## SET TASK
In the records below, find the line that contains "Keep writing the" and the line that contains "self.socket = socket". Set down exactly those lines and every line between them, and nothing more.

Rows from a 3D modeling dataset:
══════════

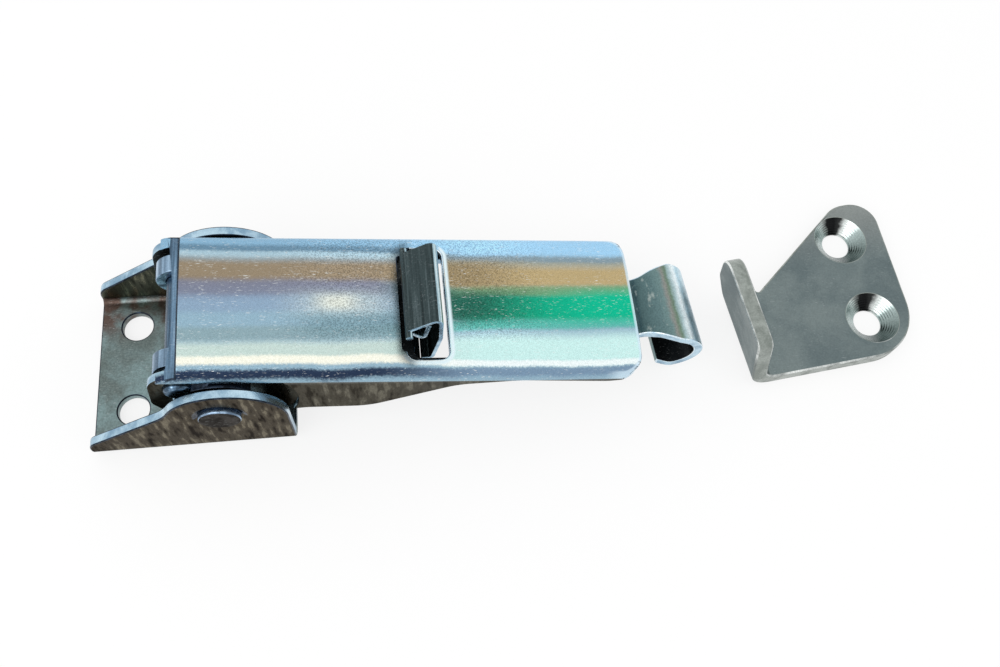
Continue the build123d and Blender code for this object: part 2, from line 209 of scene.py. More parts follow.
def times(tree, first, *others):
    """Product of sockets and numbers."""
    for other in others:
        first = sums(tree, "MULTIPLY", first, other)
    return first


def wobble(tree, vector, size, scale, detail=2.0, roughness=0.5):
    """Noise that goes both ways from zero."""
    centred = sums(tree, "SUBTRACT", noise(tree, vector, scale, detail, roughness), 0.5)
    return times(tree, centred, size)


def split(tree, vector):
    """The X, Y and Z outputs of a vector."""
    made = put(tree, "ShaderNodeSeparateXYZ")
    tree.links.new(vector, made.inputs[0])
    return made.outputs


def mix(tree, amount, first, second, mode="MIX"):
    """Colour mix; each part may be a socket or a fixed value."""
    made = put(tree, "ShaderNodeMix", data_type="RGBA", blend_type=mode)
    feed(tree, amount, made.inputs[0])
    feed(tree, first, made.inputs[6])
    feed(tree, second, made.inputs[7])
    return made.outputs[2]


def ramp(tree, value, stops):
    """Colour ramp from pairs of position and screen colour."""
    made = put(tree, "ShaderNodeValToRGB")
    band = made.color_ramp
    while len(band.elements) > 1:
        band.elements.remove(band.elements[-1])
    band.elements[0].position = stops[0][0]
    band.elements[0].color = screen(*stops[0][1])
    for place, colour in stops[1:]:
        band.elements.new(place).color = screen(*colour)
    tree.links.new(value, made.inputs["Fac"])
    return made.outputs["Color"]


def placed(tree, vector, scale=(1, 1, 1), rotation=(0, 0, 0), location=(0, 0, 0)):
    """A vector that is stretched, turned or moved for a pattern."""
    values = {"Scale": scale, "Rotation": rotation, "Location": location}
    made = put(tree, "ShaderNodeMapping", values)
    tree.links.new(vector, made.inputs["Vector"])
    return made.outputs["Vector"]


print("a mid grey is", round(screen(128, 128, 128)[0], 3), "in linear light")

# %% [markdown]
# ## Effects that several finishes share
# Three things come back on the plated pieces. The zinc crystals give a fine
# speckle. Tumbling in a drum leaves short hair scratches in all directions that
# catch the light. Handling leaves broad faint stains. Each is one node group,
# built once, so a finish only chooses how large and how strong it is.


# %% Group maker
def effect_group(name, numbers, outputs):
    """Empty node group with a Vector input, number inputs and named outputs."""
    tree = bpy.data.node_groups.new(name, "ShaderNodeTree")
    tree.interface.new_socket("Vector", in_out="INPUT", socket_type="NodeSocketVector")
    for title, value in numbers:
        socket = tree.interface.new_socket(title, in_out="INPUT", socket_type="NodeSocketFloat")
        socket.default_value = value
    for title in outputs:
        tree.interface.new_socket(title, in_out="OUTPUT", socket_type="NodeSocketFloat")
    return tree, put(tree, "NodeGroupInput"), put(tree, "NodeGroupOutput")


# %% Zinc speckle
speckle, given, result = effect_group("zinc_speckle", [("Size", 3500.0)], ["Speckle"])
fine = put(speckle, "ShaderNodeTexNoise", {"Detail": 3.0, "Roughness": 0.7})
speckle.links.new(given.outputs["Vector"], fine.inputs["Vector"])
speckle.links.new(given.outputs["Size"], fine.inputs["Scale"])
crystals = put(speckle, "ShaderNodeTexVoronoi", feature="F1")
speckle.links.new(given.outputs["Vector"], crystals.inputs["Vector"])
speckle.links.new(given.outputs["Size"], crystals.inputs["Scale"])
even = spread(speckle, fine.outputs["Fac"], 0.32, 0.68)
cells = spread(speckle, crystals.outputs["Distance"], 0.1, 0.75)
both = sums(speckle, "ADD", times(speckle, even, 0.7), times(speckle, cells, 0.3))
speckle.links.new(both, result.inputs["Speckle"])
print("speckle nodes", len(speckle.nodes))

# %% Hair scratches
hairs, given, result = effect_group("hair_scratches", [("Amount", 0.5)], ["Scratch"])
strands = []
for number, (turned, longer) in enumerate(((25, 900), (-48, 1100), (80, 1000), (-8, 700))):
    lines = placed(
        hairs,
        given.outputs["Vector"],
        scale=(longer, 7200, 3000),
        rotation=(0, 0, math.radians(turned)),
        location=(3.7 * number, 1.9 * number, 0),
    )
    strands.append(spread(hairs, noise(hairs, lines, 1.0, 1.0), 0.70, 0.76))
top_two = sums(hairs, "MAXIMUM", strands[0], strands[1])
low_two = sums(hairs, "MAXIMUM", strands[2], strands[3])
crossed = sums(hairs, "MAXIMUM", top_two, low_two)
patchy = spread(hairs, noise(hairs, given.outputs["Vector"], 260.0, 2.0), 0.35, 0.65, 0.25, 1.0)
kept = times(hairs, crossed, patchy, given.outputs["Amount"])
hairs.links.new(kept, result.inputs["Scratch"])
print("scratch nodes", len(hairs.nodes))

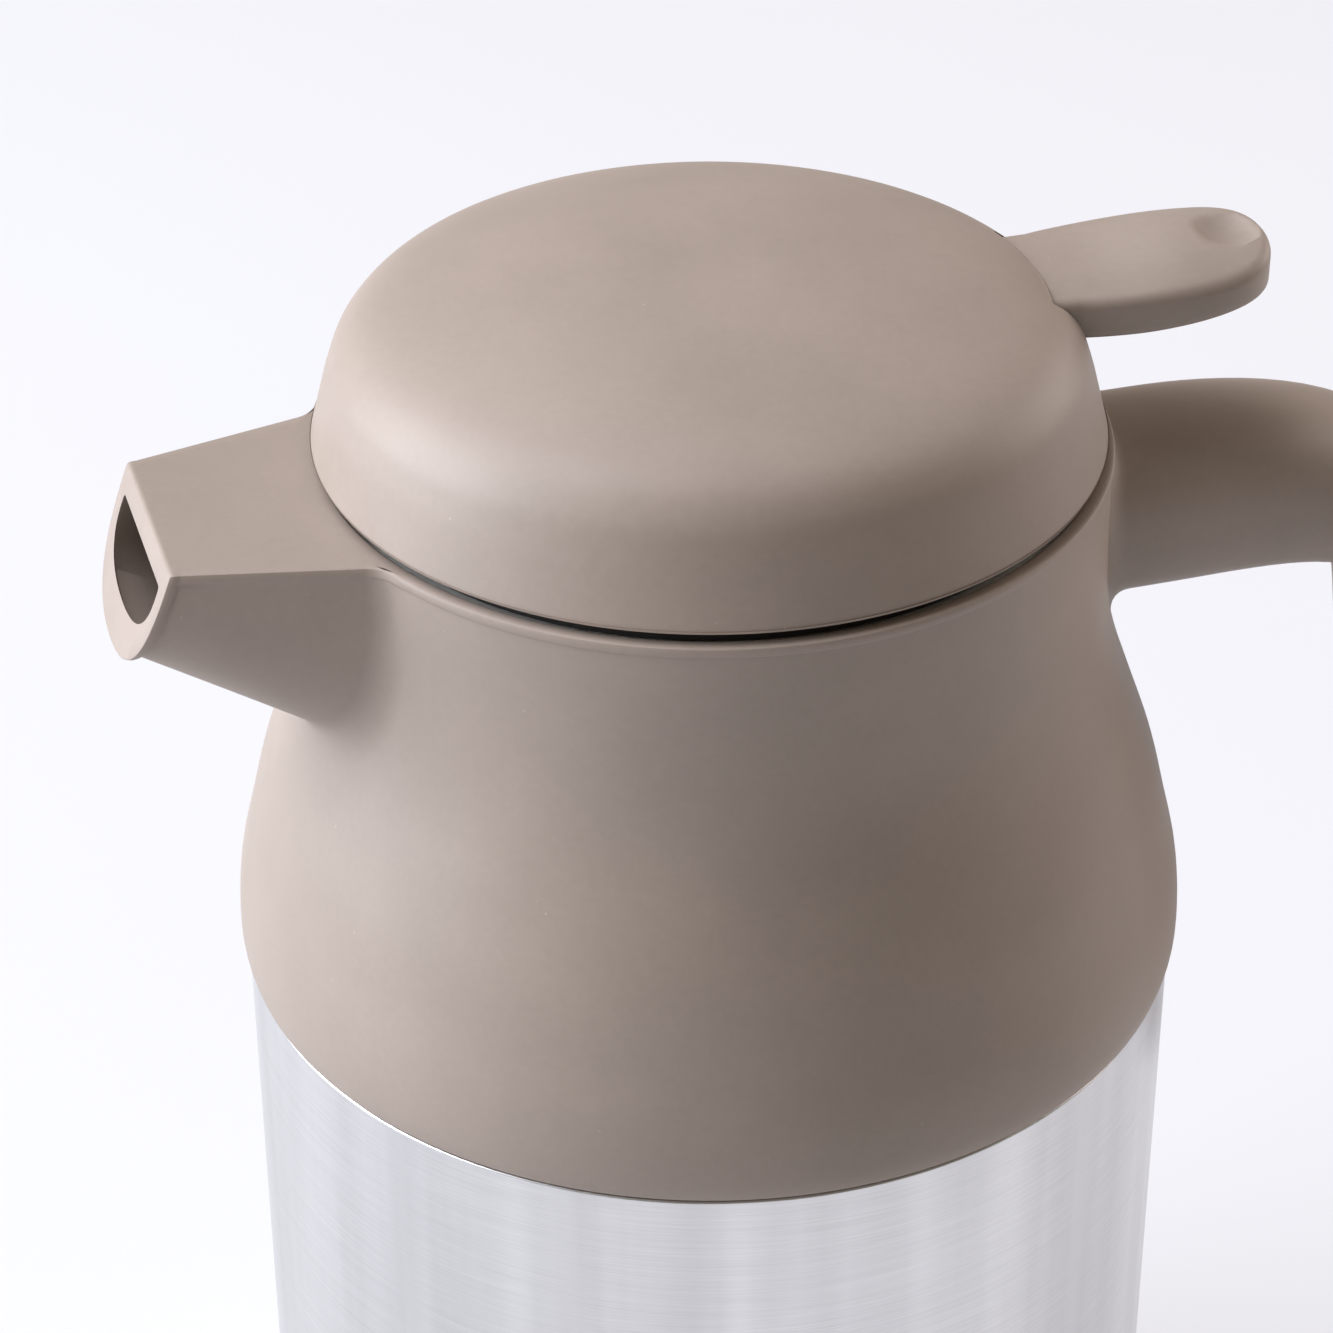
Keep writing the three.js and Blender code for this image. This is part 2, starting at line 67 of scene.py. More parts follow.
# Table top and light
# The jug stands on a plain white table in a bright room. A very large soft lamp on the left lights it,
# a second hangs above it, and a small warm one on the right keeps its shaded side open.
class Shade:
    """One output socket of a material. Arithmetic on it adds Math nodes to the material."""

    def __init__(self, tree, socket=None):
        self.tree = tree
        self.socket = socket

    def node(self, kind, settings=None, inputs=None, output=0):
        """Adds a node: its settings first, then a value or a link for each socket."""
        made = self.tree.nodes.new("ShaderNode" + kind)
        for name, value in (settings or {}).items():
            if name == "stops":
                ramp = made.color_ramp.elements
                while len(ramp) < len(value):
                    ramp.new(0.5)
                for stop, (place, colour) in zip(ramp, value):
                    stop.position = place
                    stop.color = (*colour, 1)
            else:
                setattr(made, name, value)
        for name, value in (inputs or {}).items():
            if isinstance(value, Shade):
                self.tree.links.new(value.socket, made.inputs[name])
            else:
                made.inputs[name].default_value = value
        return Shade(self.tree, made.outputs[output] if made.outputs else None)

    def math(self, operation, a, b):
        return self.node("Math", {"operation": operation}, {0: a, 1: b})

    def mix(self, a, b):
        """Colour a where this value is 0 and colour b where it is 1."""
        inputs = {0: self, 6: a, 7: b}
        return self.node("Mix", {"data_type": "RGBA"}, inputs, output=2)

    def clipped(self, low, high):
        """0 below low, 1 above high, and even between them."""
        return self.node("MapRange", {}, {0: self, 1: low, 2: high, 3: 0.0, 4: 1.0})

    def __add__(self, other):
        return self.math("ADD", self, other)

    def __radd__(self, other):
        return self.math("ADD", other, self)

    def __sub__(self, other):
        return self.math("SUBTRACT", self, other)

    def __rsub__(self, other):
        return self.math("SUBTRACT", other, self)

    def __mul__(self, other):
        return self.math("MULTIPLY", self, other)

    def __rmul__(self, other):
        return self.math("MULTIPLY", other, self)


def new_material(name):
    """An empty material, with a Shade to build its nodes from."""
    material = bpy.data.materials.new(name)
    material.use_nodes = True
    material.node_tree.nodes.clear()
    return material, Shade(material.node_tree)


def finish_material(start, shader):
    start.node("OutputMaterial", {}, {"Surface": shader})


def noise(start, scale, detail=2.0, roughness=0.5, stretch=(1, 1, 1)):
    """Noise in the object's own metres, with scale in cells per metre."""
    place = start.node("TexCoord", output=3)
    cells = tuple(scale * s for s in stretch)
    placed = start.node("Mapping", {}, {"Vector": place, "Scale": cells})
    inputs = {"Vector": placed, "Scale": 1.0, "Detail": detail, "Roughness": roughness}
    return start.node("TexNoise", {}, inputs)


def paint_table():
    material, start = new_material("white_table")
    cloud = noise(start, 6, detail=3)
    colour = cloud.mix((0.84, 0.86, 0.9, 1), (0.88, 0.89, 0.92, 1))
    surface = start.node(
        "BsdfPrincipled", {}, {"Base Color": colour, "Roughness": 0.6, "Specular IOR Level": 0.2}
    )
    glow = start.node("Emission", {}, {"Color": (0.96, 0.95, 1, 1), "Strength": 0.84})
    finish_material(start, start.node("MixShader", {}, {0: 0.75, 1: surface, 2: glow}))
    return material


bpy.ops.mesh.primitive_plane_add(size=8)
table = bpy.context.object
table.name = table.data.name = "table_top"
table.data.materials.append(paint_table())

room = bpy.data.worlds.new("bright_room")
bpy.context.scene.world = room
room.use_nodes = True
room.node_tree.nodes["Background"].inputs["Color"].default_value = (1, 0.88, 0.68, 1)
room.node_tree.nodes["Background"].inputs["Strength"].default_value = 0.2
bpy.context.scene.view_settings.view_transform = "Standard"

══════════

## FULL RESPONSE
Keep writing the three.js and Blender code for this image. This is part 2, starting at line 67 of scene.py. More parts follow.
# Table top and light
# The jug stands on a plain white table in a bright room. A very large soft lamp on the left lights it,
# a second hangs above it, and a small warm one on the right keeps its shaded side open.
class Shade:
    """One output socket of a material. Arithmetic on it adds Math nodes to the material."""

    def __init__(self, tree, socket=None):
        self.tree = tree
        self.socket = socket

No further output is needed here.